◆ Stated task:
Quote exactly, and only, the lines of the material below from the line with "Keep writing the" through the line with "return body - rod(centre, centre".
** Start **
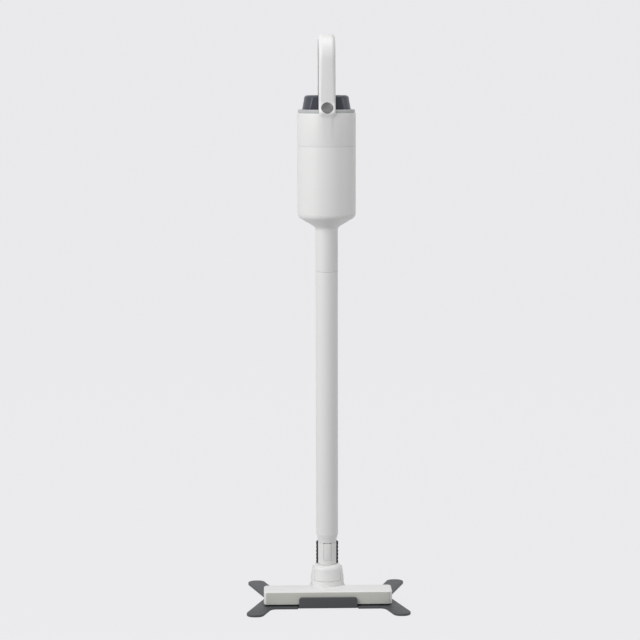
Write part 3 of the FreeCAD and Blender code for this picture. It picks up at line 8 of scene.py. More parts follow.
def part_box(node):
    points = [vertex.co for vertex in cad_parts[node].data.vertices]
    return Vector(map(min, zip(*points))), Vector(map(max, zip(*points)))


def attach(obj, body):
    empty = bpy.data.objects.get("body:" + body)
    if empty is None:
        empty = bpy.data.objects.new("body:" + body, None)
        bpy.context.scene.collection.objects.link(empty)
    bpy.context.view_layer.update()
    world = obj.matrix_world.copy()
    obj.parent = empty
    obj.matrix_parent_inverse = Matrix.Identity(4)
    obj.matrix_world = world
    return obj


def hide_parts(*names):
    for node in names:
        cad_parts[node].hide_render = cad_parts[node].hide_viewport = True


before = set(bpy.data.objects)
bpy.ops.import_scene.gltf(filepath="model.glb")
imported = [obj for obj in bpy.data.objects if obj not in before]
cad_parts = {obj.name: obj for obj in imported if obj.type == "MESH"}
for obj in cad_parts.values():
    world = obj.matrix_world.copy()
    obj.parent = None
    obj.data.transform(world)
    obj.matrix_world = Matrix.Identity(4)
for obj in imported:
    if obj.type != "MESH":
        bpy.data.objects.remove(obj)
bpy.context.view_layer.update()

# ---- the stand ----
# A cross cut from 4 mm steel sheet with rounded toes, folded once so that a lip stands up in front of the
# floor head. Its edges are tumbled soft and the whole is powder coated in matt dark grey.
MM = 0.001


def soft_corners(corners, step=9, fixed=None):
    """The closed outline through (x, y, radius) corners, each rounded by an arc of its own radius.
    Arcs have a point every few degrees, or a fixed number of parts."""
    points = []
    for i, (x, y, radius) in enumerate(corners):
        here = Vector((x, y))
        if radius == 0:
            points.append(here)
            continue
        back = (Vector(corners[i - 1][:2]) - here).normalized()
        on = (Vector(corners[(i + 1) % len(corners)][:2]) - here).normalized()
        half = back.angle(on) / 2
        centre = here + (back + on).normalized() * radius / math.sin(half)
        start = here + back * radius / math.tan(half) - centre
        end = here + on * radius / math.tan(half) - centre
        first = math.atan2(start.y, start.x)
        sweep = (math.atan2(end.y, end.x) - first + math.pi) % (2 * math.pi) - math.pi
        parts = fixed or max(2, math.ceil(abs(math.degrees(sweep)) / step - 0.1))
        for k in range(parts + 1):
            angle = first + sweep * k / parts
            points.append(centre + radius * Vector((math.cos(angle), math.sin(angle))))
    return points


def drawn_in(outline, depth):
    """The same outline drawn in by a depth, point for point."""
    moved = []
    for i, here in enumerate(outline):
        back = (here - outline[i - 1]).normalized()
        on = (outline[(i + 1) % len(outline)] - here).normalized()
        inward = Vector((-back.y - on.y, back.x + on.x)).normalized()
        moved.append(here + inward * depth / max(0.4, inward.dot(Vector((-on.y, on.x)))))
    return moved


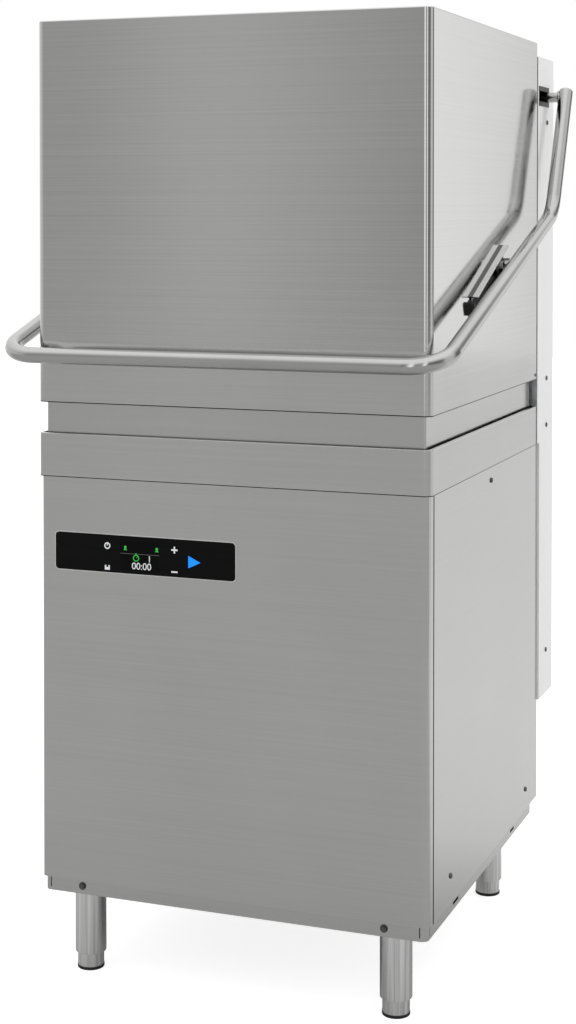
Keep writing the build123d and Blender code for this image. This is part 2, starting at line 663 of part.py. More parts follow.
def drain_outlet():
    """Drain elbow from the tank floor to the spigot at the back."""
    path = [at(*DRAIN, 641.6), at(*DRAIN, 200), at(-60, DRAIN[1], 200), at(-60, 690, 200)]
    body = bent_pipe(path, [45, 45], 20, 17.5)
    flange = pipe(at(*DRAIN, 630), at(*DRAIN, 639.8), 30, 19)
    hose_tail = pipe(at(-60, 664, 200), at(-60, 690, 200), 21, 19)
    return body + flange + hose_tail


def tank_heater():
    """Looped immersion element over the tank floor, with its flange inside the tank's left wall."""
    points = [at(-262, 150, 664), at(200, 150, 664), at(200, 500, 664), at(-100, 500, 664),
              at(-100, 190, 664), at(-262, 190, 664)]
    element = bent_rod(points, [30, 30, 30, 19], 4.5)
    flange = block(-264.3, -260, 135, 205, 648, 682)
    return element + flange


def pump_casing():
    """Pump volute under the sump, hollow for its impeller, with its inlet up and outlet to the rear."""
    centre = at(SUMP_X, MIDDLE, 500)
    body = rod(centre + Vector(-32, 0, 0), centre + Vector(28, 0, 0), 72)
    body += rod(at(SUMP_X, MIDDLE, 540), at(SUMP_X, MIDDLE, 591.4), 19.8)
    outlet = SUMP_X - 20
    body += rod(at(outlet, MIDDLE, 548), at(outlet, MIDDLE + 105, 548), 17)
    body -= rod(centre + Vector(-26, 0, 0), centre + Vector(22, 0, 0), 64)
    body -= rod(at(SUMP_X, MIDDLE, 500), at(SUMP_X, MIDDLE, 600), 16)
    body -= rod(at(outlet, MIDDLE, 548), at(outlet, MIDDLE + 110, 548), 13.5)
    return body - rod(centre, centre + Vector(60, 0, 0), 7.05)


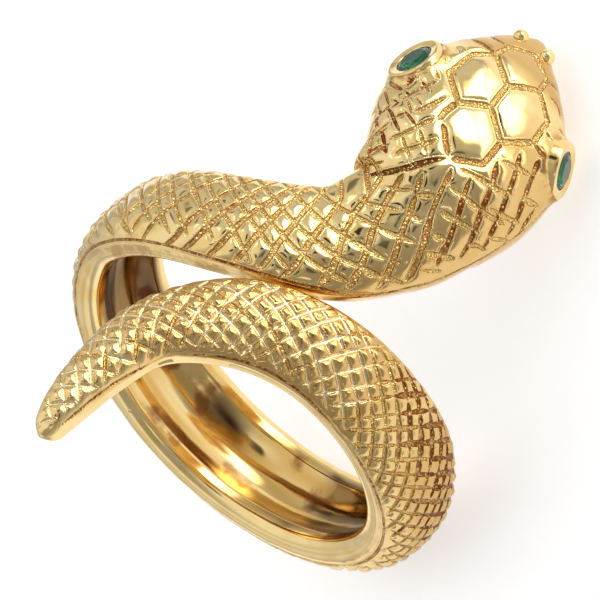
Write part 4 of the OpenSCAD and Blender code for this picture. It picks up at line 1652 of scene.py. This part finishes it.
** End **
◆ Output for this exercise:
Keep writing the build123d and Blender code for this image. This is part 2, starting at line 663 of part.py. More parts follow.
def drain_outlet():
    """Drain elbow from the tank floor to the spigot at the back."""
    path = [at(*DRAIN, 641.6), at(*DRAIN, 200), at(-60, DRAIN[1], 200), at(-60, 690, 200)]
    body = bent_pipe(path, [45, 45], 20, 17.5)
    flange = pipe(at(*DRAIN, 630), at(*DRAIN, 639.8), 30, 19)
    hose_tail = pipe(at(-60, 664, 200), at(-60, 690, 200), 21, 19)
    return body + flange + hose_tail


def tank_heater():
    """Looped immersion element over the tank floor, with its flange inside the tank's left wall."""
    points = [at(-262, 150, 664), at(200, 150, 664), at(200, 500, 664), at(-100, 500, 664),
              at(-100, 190, 664), at(-262, 190, 664)]
    element = bent_rod(points, [30, 30, 30, 19], 4.5)
    flange = block(-264.3, -260, 135, 205, 648, 682)
    return element + flange


def pump_casing():
    """Pump volute under the sump, hollow for its impeller, with its inlet up and outlet to the rear."""
    centre = at(SUMP_X, MIDDLE, 500)
    body = rod(centre + Vector(-32, 0, 0), centre + Vector(28, 0, 0), 72)
    body += rod(at(SUMP_X, MIDDLE, 540), at(SUMP_X, MIDDLE, 591.4), 19.8)
    outlet = SUMP_X - 20
    body += rod(at(outlet, MIDDLE, 548), at(outlet, MIDDLE + 105, 548), 17)
    body -= rod(centre + Vector(-26, 0, 0), centre + Vector(22, 0, 0), 64)
    body -= rod(at(SUMP_X, MIDDLE, 500), at(SUMP_X, MIDDLE, 600), 16)
    body -= rod(at(outlet, MIDDLE, 548), at(outlet, MIDDLE + 110, 548), 13.5)
    return body - rod(centre, centre + Vector(60, 0, 0), 7.05)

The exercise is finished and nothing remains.